*Goal of the exercise:*
Write out the lines from the top of the material through the line with "material's node tree", exactly and with nothing added.

────────────────────

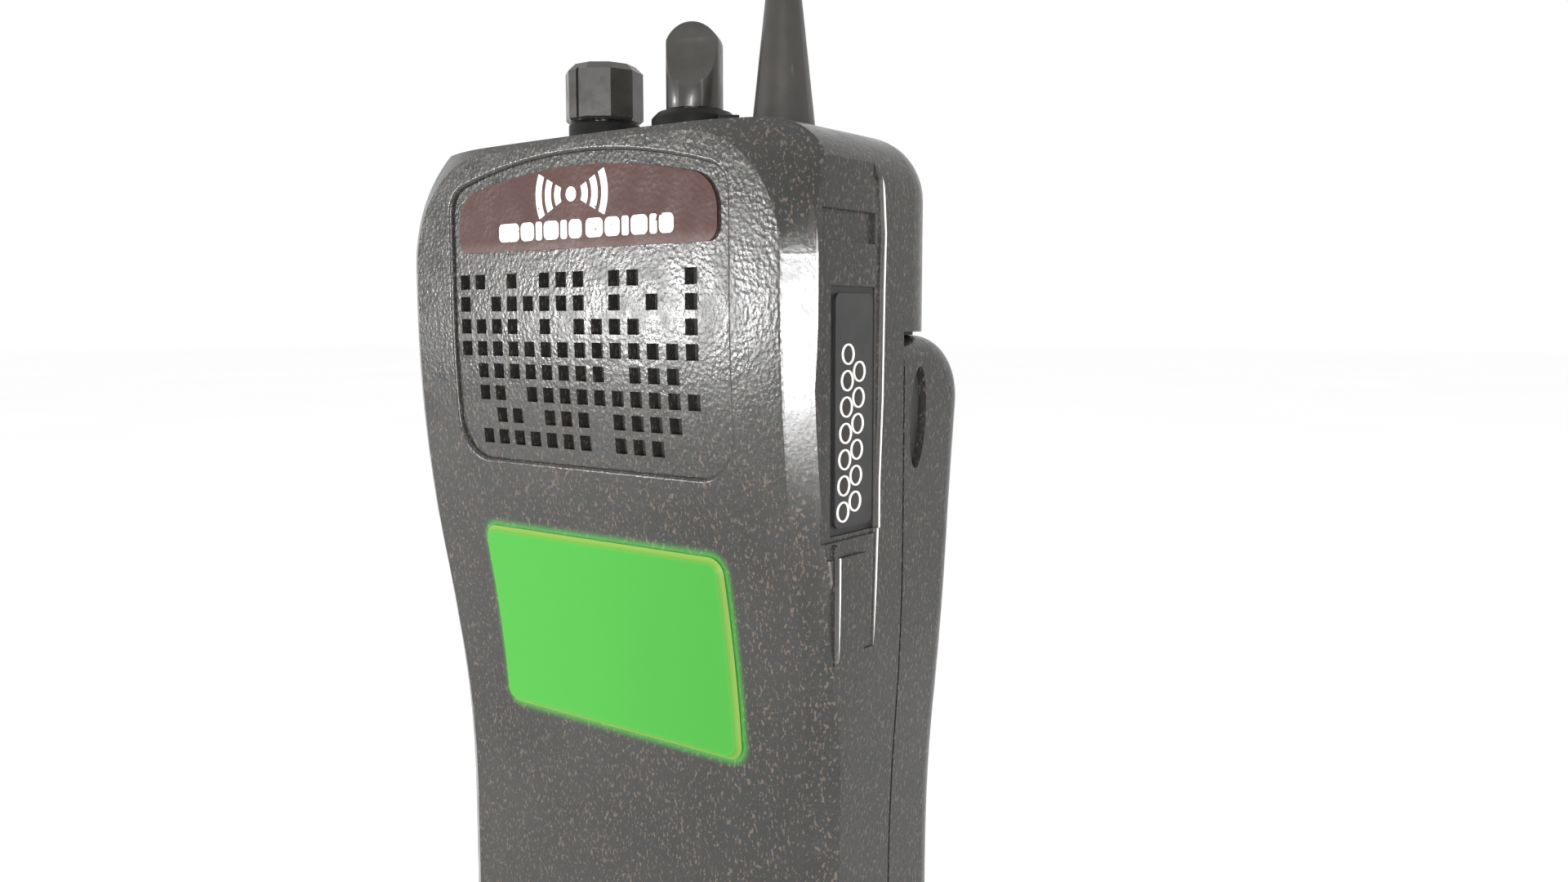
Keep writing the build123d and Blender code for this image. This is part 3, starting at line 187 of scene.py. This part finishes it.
class Graph:
    """A material's node tree with short calls for the nodes used here."""

    def __init__(self, name):
        self.material = bpy.data.materials.new(name)
        self.material.use_nodes = True
        self.nodes = self.material.node_tree.nodes
        self.links = self.material.node_tree.links
        self.shader = self.nodes["Principled BSDF"]
        self.place = self.nodes.new("ShaderNodeTexCoord").outputs["Object"]

    def link(self, source, target):
        self.links.new(source, target)

    def fill(self, socket, value):
        """Links an output to a socket, or sets a number or a colour on it."""
        if hasattr(value, "is_output"):
            self.link(value, socket)
        elif isinstance(value, tuple):
            socket.default_value = (*value, 1)
        else:
            socket.default_value = value

    def set(self, **values):
        for name, value in values.items():
            self.fill(self.shader.inputs[name.replace("_", " ")], value)

    def stretched(self, scale, turn=(0, 0, 0)):
        """The object's own coordinates, scaled and turned."""
        node = self.nodes.new("ShaderNodeMapping")
        node.inputs["Scale"].default_value = scale
        node.inputs["Rotation"].default_value = turn
        self.link(self.place, node.inputs["Vector"])
        return node.outputs["Vector"]

    def noise(self, scale, detail, roughness=0.5, vector=None):
        """Smooth noise, with about as many lumps in a metre as its scale."""
        node = self.nodes.new("ShaderNodeTexNoise")
        node.inputs["Scale"].default_value = scale
        node.inputs["Detail"].default_value = detail
        node.inputs["Roughness"].default_value = roughness
        self.link(vector or self.place, node.inputs["Vector"])
        return node.outputs["Fac"]

    def cells(self, scale):
        node = self.nodes.new("ShaderNodeTexVoronoi")
        node.inputs["Scale"].default_value = scale
        self.link(self.place, node.inputs["Vector"])
        return node.outputs["Distance"]

    def math(self, operation, first, second=0.0):
        node = self.nodes.new("ShaderNodeMath")
        node.operation = operation
        self.fill(node.inputs[0], first)
        self.fill(node.inputs[1], second)
        return node.outputs[0]

    def times(self, first, second):
        """One value multiplied by another."""
        return self.math("MULTIPLY", first, second)

    def ranged(self, value, low, high, to_low=0.0, to_high=1.0):
        """A value's range spread smoothly over another."""
        node = self.nodes.new("ShaderNodeMapRange")
        node.interpolation_type = "SMOOTHSTEP"
        self.link(value, node.inputs["Value"])
        node.inputs["From Min"].default_value = low
        node.inputs["From Max"].default_value = high
        node.inputs["To Min"].default_value = to_low
        node.inputs["To Max"].default_value = to_high
        return node.outputs["Result"]

    def mottle(self, scale, detail, to_low=0.0, to_high=1.0):
        """Noise that fills the range between two values."""
        return self.ranged(self.noise(scale, detail), *NOISE_RANGE, to_low, to_high)

    def mix(self, share, first, second):
        """A colour between two, by a share that a node gives."""
        node = self.nodes.new("ShaderNodeMix")
        node.data_type = "RGBA"
        self.link(share, node.inputs["Factor"])
        self.fill(node.inputs[6], first)
        self.fill(node.inputs[7], second)
        return node.outputs[2]

    def axes(self):
        node = self.nodes.new("ShaderNodeSeparateXYZ")
        self.link(self.place, node.inputs[0])
        return node.outputs

    def normals(self):
        node = self.nodes.new("ShaderNodeSeparateXYZ")
        self.link(self.nodes["Texture Coordinate"].outputs["Normal"], node.inputs[0])
        return node.outputs

    def bump(self, height, strength, distance):
        node = self.nodes.new("ShaderNodeBump")
        node.inputs["Strength"].default_value = strength
        node.inputs["Distance"].default_value = distance
        self.link(height, node.inputs["Height"])
        self.link(node.outputs["Normal"], self.shader.inputs["Normal"])

    def outside_rectangle(self, centre, half, corner):
        """Distance from a rectangle on the XZ plane with rounded corners: none inside it."""
        half = (half[0] - corner, half[1] - corner)
        x, _, z = self.axes()
        across = self.math("MAXIMUM", self.math("SUBTRACT", self.math("ABSOLUTE", x), half[0]), 0)
        height = self.math("ABSOLUTE", self.math("SUBTRACT", z, centre))
        up = self.math("MAXIMUM", self.math("SUBTRACT", height, half[1]), 0)
        squares = self.math("ADD", self.math("POWER", across, 2), self.math("POWER", up, 2))
        return self.math("MAXIMUM", self.math("SUBTRACT", self.math("SQRT", squares), corner), 0)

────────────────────

*The completed task:*
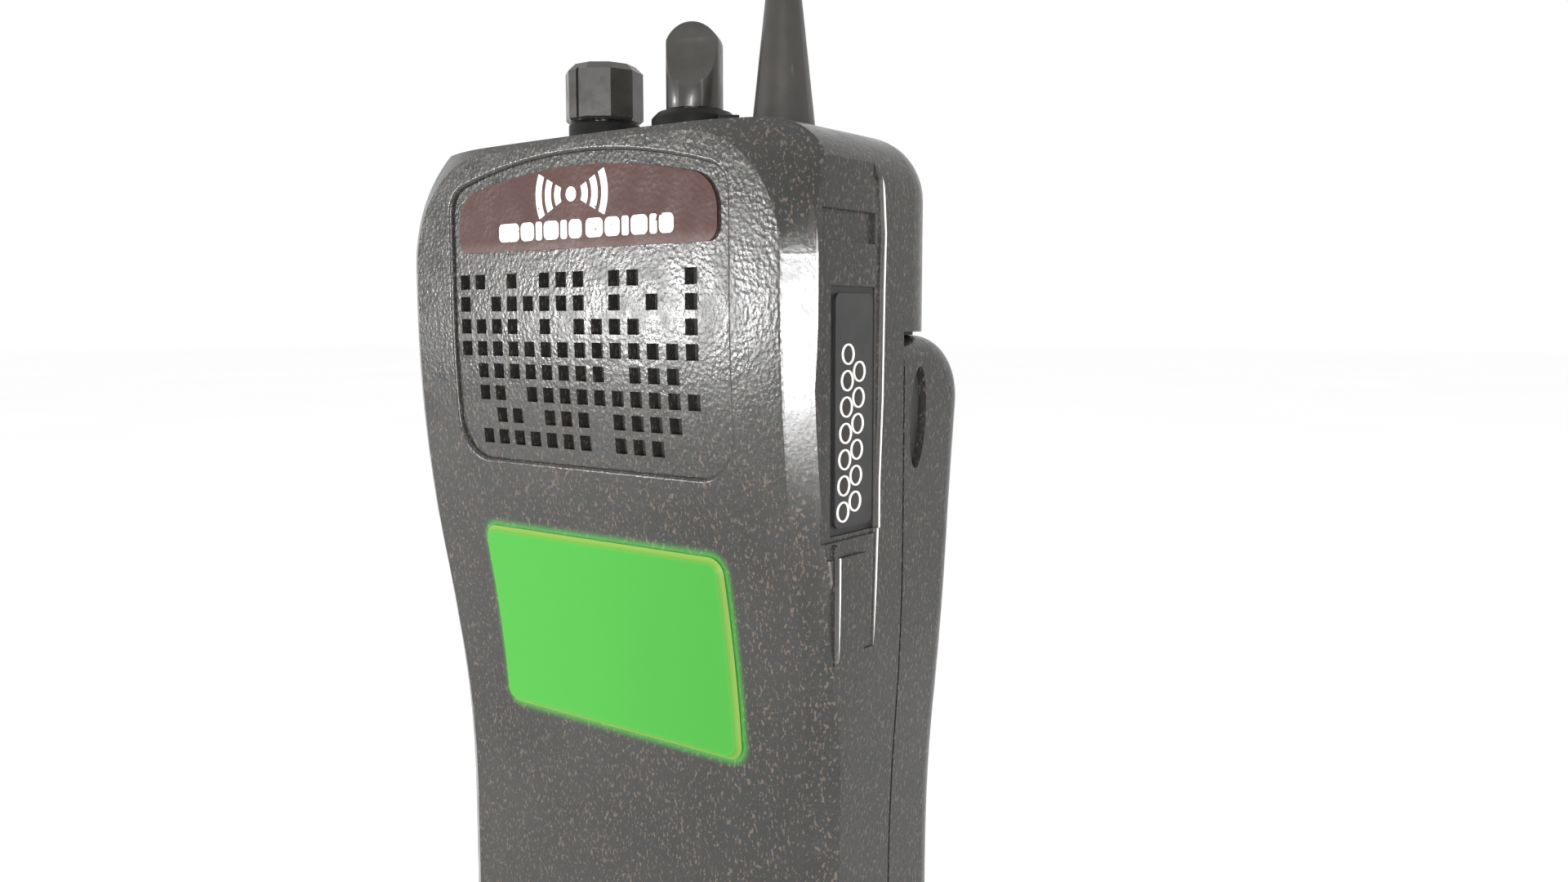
Keep writing the build123d and Blender code for this image. This is part 3, starting at line 187 of scene.py. This part finishes it.
class Graph:
    """A material's node tree with short calls for the nodes used here."""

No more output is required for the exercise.